Let v be a singular simplex in S. Thus v:I is a cylinder inside S:I. The homotopy equation tells us b(d(v)) + d(b(v)) = v:1 - v:0. Apply f, and get this.

f(b(d(v))) + f(d(b(v))) = f₁(v) - f₀(v)

Since the boundary operator commutes with f, write the equation this way.

b(f(d(v))) + f(d(b(v))) = f₁(v) - f₀(v)

Let f(d()) be a new function, called q(), that maps simplexes of S into simpliexes of T. This leads to the following equation, on the simplex v, and on the group element represented by v.

b(q(v)) + q(b(v)) = f₁(v) - f₀(v)

At this point I am going to invoke the power of homology theory. Whenever a group homomorphism (such as q) satisfies the above equation, it makes the two chain maps f₀ and f₁ chain homotopic, and the resulting homology homomorphisms are identical.

Homotopically Equivalent

Let S and T be two topological spaces. Let two functions map S into T, and T into S respectively. Let the composition of these functions produce a function from S into itself that is homotopic to the identity map on S. Similarly, let the composition of these two functions, in the reverse order, produce a function from T into itself that is homotopic to the identity map on T. For example, the functions might be a homeomorphism and its inverse, whence the composition of the two maps is trivially homotopic to the identity map.

The two functions (whose composition in either direction is homotopic to the identity map) induce corresponding group homomorphisms.

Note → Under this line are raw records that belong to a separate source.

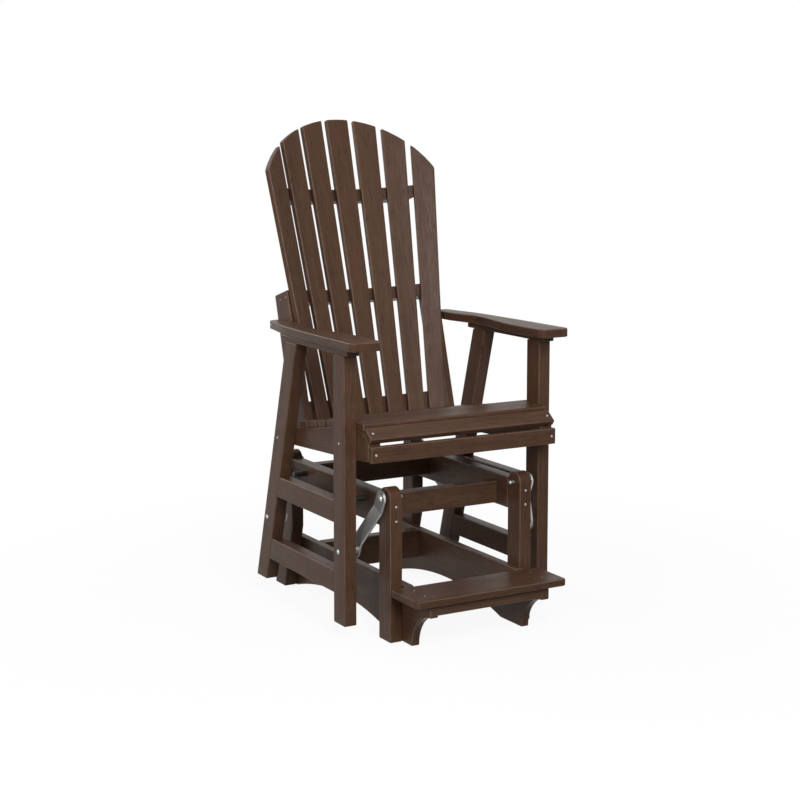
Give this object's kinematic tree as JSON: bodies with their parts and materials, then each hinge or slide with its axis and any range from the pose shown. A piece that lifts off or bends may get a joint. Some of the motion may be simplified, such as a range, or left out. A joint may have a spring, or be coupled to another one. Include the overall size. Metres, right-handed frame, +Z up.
{
  "type": "glider chair",
  "caption": "Counter-height glider chair with a fan back, wide arms and footrest; its seat frame swings on joggled steel links in a standing base.",
  "frame": {"origin": "on the ground, at the middle of the chair's footprint", "axes": "+Z up, the sitter faces -Y, +X to the sitter's left, so that nodes named left lie at -X as seen from the front"},
  "size_m": [0.6984, 0.9159, 1.414],
  "materials": {
    "lumber": "moulded poly lumber with fine lengthwise grain, satin",
    "steel": "satin stainless steel"
  },
  "bodies": {
    "base": {"front_post_right": "lumber", "front_post_left": "lumber", "rear_post_right": "lumber", "rear_post_left": "lumber", "top_side_rail_right": "lumber", "top_side_rail_left": "lumber", "front_upper_cross_rail": "lumber", "rear_upper_cross_rail": "lumber", "rear_lower_cross_rail": "lumber", "skid_right": "lumber", "skid_left": "lumber", "footrest_plank": "lumber", "footrest_cross_rail": "lumber", "front_upper_bolt_right": "steel", "front_upper_bolt_left": "steel", "rear_upper_bolt_right": "steel", "rear_upper_bolt_left": "steel"},
    "swing_front_left": {"front_link_left": "steel"},
    "swing_front_right": {"front_link_right": "steel"},
    "swing_rear_left": {"rear_link_left": "steel"},
    "swing_rear_right": {"rear_link_right": "steel"},
    "seat_frame": {"front_lower_bolt_right": "steel", "front_lower_bolt_left": "steel", "rear_lower_bolt_right": "steel", "rear_lower_bolt_left": "steel", "front_leg_right": "lumber", "front_leg_left": "lumber", "rear_leg_right": "lumber", "rear_leg_left": "lumber", "middle_leg_rail_right": "lumber", "middle_leg_rail_left": "lumber", "low_leg_rail_right": "lumber", "low_leg_rail_left": "lumber", "arm_cleat_right": "lumber", "arm_cleat_left": "lumber", "arm_right": "lumber", "arm_left": "lumber", "seat_side_rail_right": "lumber", "seat_side_rail_left": "lumber", "seat_slat_1": "lumber", "seat_slat_2": "lumber", "seat_slat_3": "lumber", "seat_slat_4": "lumber", "seat_slat_5": "lumber", "front_seat_slat": "lumber", "nose_slat": "lumber", "seat_apron": "lumber", "back_slat_1": "lumber", "back_slat_2": "lumber", "back_slat_3": "lumber", "back_slat_4": "lumber", "back_slat_5": "lumber", "back_slat_6": "lumber", "back_slat_7": "lumber", "upper_back_batten": "lumber", "middle_back_rail": "lumber", "lower_back_batten": "lumber", "back_stile_right": "lumber", "back_stile_left": "lumber"}
  },
  "joints": [
    {"name": "glide", "type": "hinge", "parent": "base", "child": "swing_front_left", "pos_m": [-0.23905, -0.26402, 0.3962], "axis": [1, 0, 0], "range_deg": [-15, 15]},
    {"name": "front_right_pivot", "type": "hinge", "parent": "base", "child": "swing_front_right", "pos_m": [0.23905, -0.26402, 0.3962], "axis": [1, 0, 0], "range_deg": [-15, 15]},
    {"name": "rear_left_pivot", "type": "hinge", "parent": "base", "child": "swing_rear_left", "pos_m": [-0.23905, 0.33418, 0.3962], "axis": [1, 0, 0], "range_deg": [-15.7, 15.7]},
    {"name": "rear_right_pivot", "type": "hinge", "parent": "base", "child": "swing_rear_right", "pos_m": [0.23905, 0.33418, 0.3962], "axis": [1, 0, 0], "range_deg": [-15.7, 15.7]},
    {"name": "seat_pivot", "type": "hinge", "parent": "swing_front_left", "child": "seat_frame", "pos_m": [-0.28743, -0.19488, 0.24518], "axis": [1, 0, 0], "range_deg": [-20.1, 20.1]}
  ],
  "couplings": [
    {"joint": "seat_pivot", "follows": "glide", "ratio": -1.333},
    {"joint": "front_right_pivot", "follows": "glide", "ratio": 1},
    {"joint": "rear_left_pivot", "follows": "glide", "ratio": 1.04},
    {"joint": "rear_right_pivot", "follows": "glide", "ratio": 1.04}
  ]
}
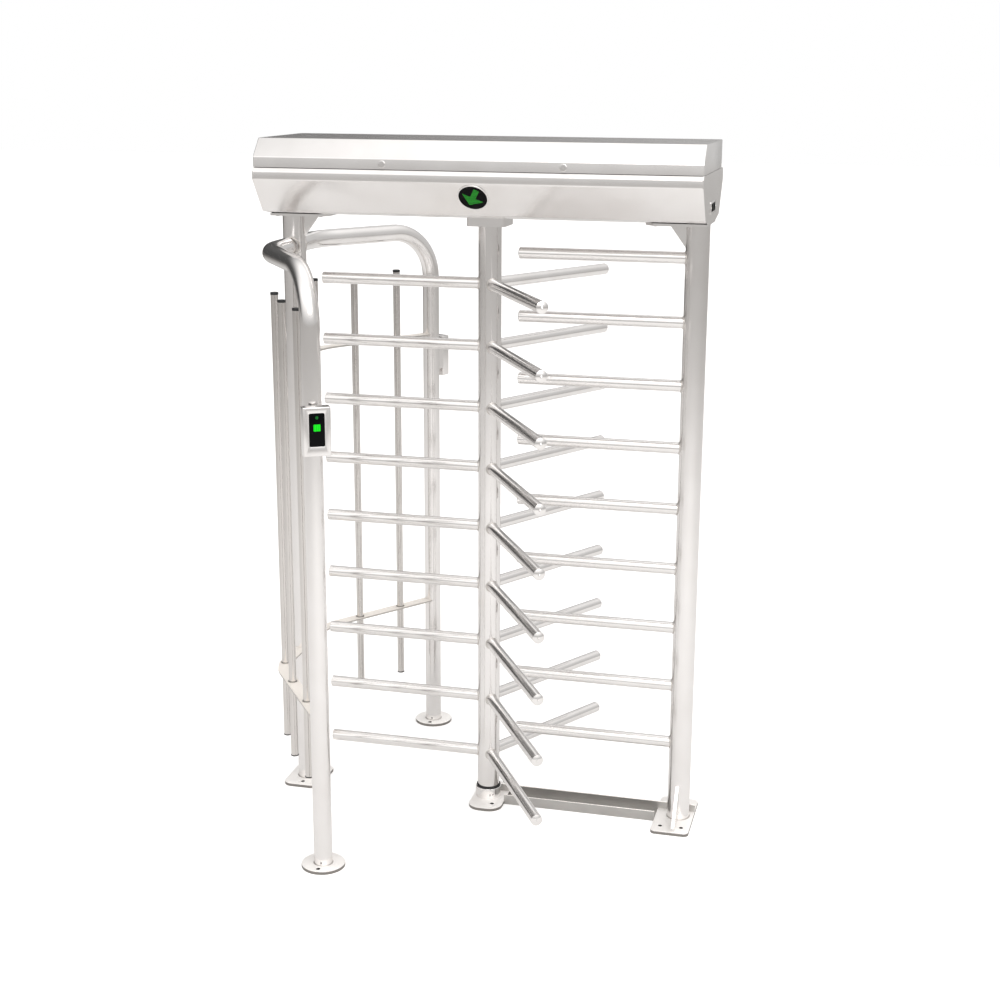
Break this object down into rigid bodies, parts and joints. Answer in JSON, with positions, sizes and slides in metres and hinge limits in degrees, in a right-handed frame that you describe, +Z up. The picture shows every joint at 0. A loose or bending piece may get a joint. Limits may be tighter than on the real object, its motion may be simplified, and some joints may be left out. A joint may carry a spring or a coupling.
{
  "type": "full height turnstile",
  "caption": "Full height turnstile: a rotor with columns of tubular arms turns between a fixed comb and a curved guide under a box beam that holds its mechanism.",
  "frame": {"origin": "on the floor at the rotor axis, which is the centre of the pivot plate's two bolt holes", "axes": "+X along the beam towards the comb, +Y towards the back passage, +Z up"},
  "size_m": [1.482, 1.468, 2.3],
  "materials": {
    "tube": "polished stainless steel tube",
    "plate": "brushed stainless steel plate",
    "sheet": "brushed stainless steel sheet",
    "machined": "turned and milled steel",
    "bearing": "ground and polished bearing steel",
    "bolt": "stainless steel fasteners",
    "black_plastic": "moulded black nylon",
    "seal": "black rubber",
    "lens": "dark glossy acrylic",
    "arrow": "lit green acrylic",
    "board": "green circuit board",
    "lever": "red powder coat",
    "brass": "plain brass",
    "coil": "blue grey enamel"
  },
  "bodies": {
    "frame": {"left_post": "tube", "comb_post": "tube", "left_base_plate": "plate", "comb_base_plate": "plate", "post_gussets": "plate", "head_plates": "plate", "head_bolts": "bolt", "beam_tray": "sheet", "beam_ends": "sheet", "hinge_leaves_fixed": "machined", "hinge_pins": "machined", "signal_bezels": "black_plastic", "signal_faces": "lens", "signal_arrows": "arrow", "power_panel": "black_plastic", "top_bearing_block": "machined", "top_bearing_outer_race": "bearing", "top_bearing_balls": "bearing", "mechanism_plate": "plate", "pivot_pins": "machined", "solenoids": "coil", "control_board": "board", "power_supply": "sheet", "pivot_seal": "seal", "pivot_bearing_outer": "bearing", "pivot_housing": "machined", "pivot_plate": "plate", "comb_bars": "tube", "comb_caps": "tube", "floor_channel": "sheet", "guide_rails": "tube", "guide_feet": "plate", "guide_strips": "plate", "guide_pickets": "tube", "picket_plugs": "black_plastic", "picket_collars": "machined", "readers": "sheet", "reader_windows": "lens", "reader_brackets": "plate"},
    "rotor": {"rotor_column": "tube", "rotor_arms": "tube", "arm_caps": "tube", "head_shaft": "machined", "index_cam": "machined", "lock_disc": "machined", "top_bearing_inner_race": "bearing", "pivot_shaft": "machined", "pivot_bearing_inner": "bearing"},
    "lid": {"beam_lid": "sheet", "hinge_leaves_moving": "machined", "lid_lock_barrels": "machined"},
    "lid_lock_left": {"lid_lock_plug_left": "machined"},
    "lid_lock_right": {"lid_lock_plug_right": "machined"},
    "power_switch": {"power_rocker": "black_plastic"},
    "index_lever": {"index_lever": "lever"},
    "index_roller": {"index_roller": "seal"},
    "lock_pawl_exit": {"lock_pawl_exit": "brass"},
    "lock_pawl_entry": {"lock_pawl_entry": "brass"},
    "plunger_exit": {"plunger_exit": "machined"},
    "plunger_entry": {"plunger_entry": "machined"}
  },
  "joints": [
    {"name": "rotor_turn", "type": "hinge", "parent": "frame", "child": "rotor", "pos_m": [0, 0, 0], "axis": [0, 0, 1], "continuous": true},
    {"name": "lid_open", "type": "hinge", "parent": "frame", "child": "lid", "pos_m": [0, 0.205, 2.215], "axis": [-1, 0, 0], "range_deg": [0, 85]},
    {"name": "lid_lock_left_turn", "type": "hinge", "parent": "lid", "child": "lid_lock_left", "pos_m": [-0.291, -0.238, 2.226], "axis": [0, 1, 0], "range_deg": [0, 90]},
    {"name": "lid_lock_right_turn", "type": "hinge", "parent": "lid", "child": "lid_lock_right", "pos_m": [0.291, -0.238, 2.226], "axis": [0, -1, 0], "range_deg": [0, 90]},
    {"name": "power_switch_rock", "type": "hinge", "parent": "frame", "child": "power_switch", "pos_m": [0.723, 0.026, 2.1], "axis": [0, 0, 1], "range_deg": [0, 12]},
    {"name": "index_lever_swing", "type": "hinge", "parent": "frame", "child": "index_lever", "pos_m": [-0.118, 0.072, 2.106], "axis": [0, 0, -1], "range_deg": [0, 6]},
    {"name": "index_roller_spin", "type": "hinge", "parent": "index_lever", "child": "index_roller", "pos_m": [-0.0785, 0, 2.12], "axis": [0, 0, 1], "continuous": true},
    {"name": "lock_pawl_exit_swing", "type": "hinge", "parent": "frame", "child": "lock_pawl_exit", "pos_m": [0.1, 0.062, 2.14], "axis": [0, 0, -1], "range_deg": [0, 13]},
    {"name": "lock_pawl_entry_swing", "type": "hinge", "parent": "frame", "child": "lock_pawl_entry", "pos_m": [-0.1, -0.062, 2.14], "axis": [0, 0, -1], "range_deg": [0, 13]},
    {"name": "plunger_exit_slide", "type": "slide", "parent": "frame", "child": "plunger_exit", "axis": [-1, 0, 0], "range_m": [0, 0.0084]},
    {"name": "plunger_entry_slide", "type": "slide", "parent": "frame", "child": "plunger_entry", "axis": [1, 0, 0], "range_m": [0, 0.0084]}
  ],
  "couplings": [
    {"joint": "plunger_exit_slide", "follows": "lock_pawl_exit_swing", "m_per_rad": 0.037},
    {"joint": "plunger_entry_slide", "follows": "lock_pawl_entry_swing", "m_per_rad": 0.037}
  ]
}
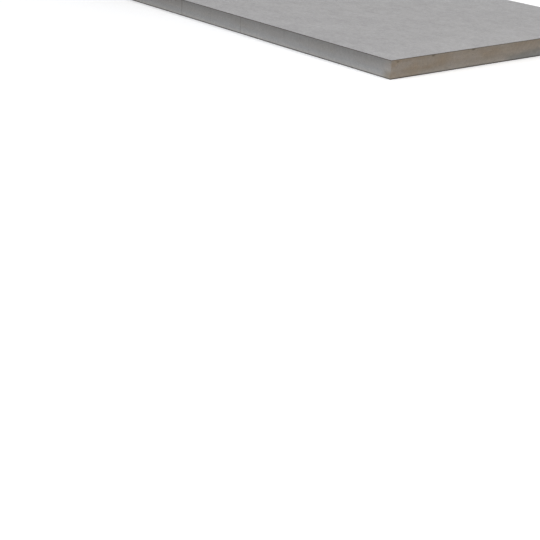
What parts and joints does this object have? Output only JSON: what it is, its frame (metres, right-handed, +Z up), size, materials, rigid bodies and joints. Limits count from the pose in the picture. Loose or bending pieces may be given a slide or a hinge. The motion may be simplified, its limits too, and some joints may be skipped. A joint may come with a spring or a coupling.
{
  "type": "polyiso insulation board",
  "caption": "Flat square-edged sheet of rigid polyisocyanurate foam faced on both sides with grey fibre-reinforced felt, for roof and wall insulation.",
  "frame": {"origin": "middle of the board's underside", "axes": "+X across the width, +Y along the length, +Z up through the thickness"},
  "size_m": [1.2192, 2.4384, 0.066],
  "materials": {
    "foam": "cut cellular foam, dry and matte",
    "facer": "grey fibre-reinforced felt, matte"
  },
  "bodies": {
    "root": {"foam_core": "foam", "top_facer": "facer", "bottom_facer": "facer"}
  },
  "joints": []
}
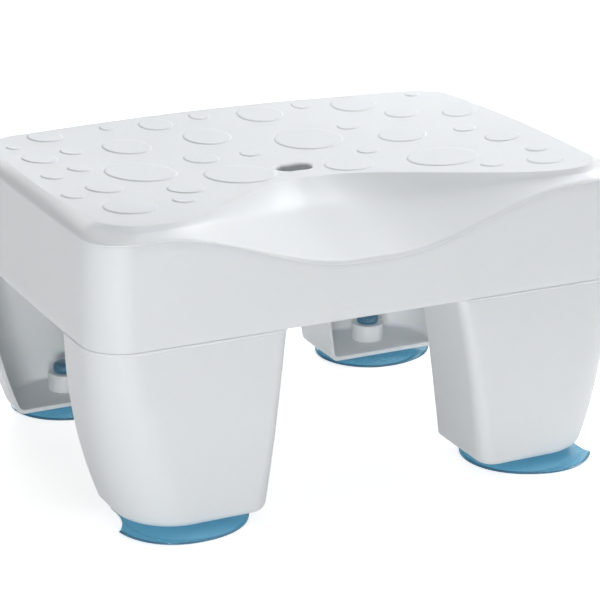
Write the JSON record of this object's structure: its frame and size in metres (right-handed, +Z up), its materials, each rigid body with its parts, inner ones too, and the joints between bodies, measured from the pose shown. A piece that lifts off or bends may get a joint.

These in turn form a chain equivalence, and that completes the proof. The homology of S equals the homology of T.

This is not a theoretical isomorphism; the map and its inverse are induced by f and g respectively. Apply f to a simplex in S, representing a homology group member, and get a simplex in T, representing the corresponding homology group member.

Another application sets T = S, and g = the identity map. If f is homotopic to the identity map on S, then so are fg and gf. Now S is chain homotopic to S through f, and f produces the identity map on homology. Yes, f applied to a simplex may give a different simplex, but it represents the same homology group member. A generator of the homology, if there is one, maps to another generator of the homology.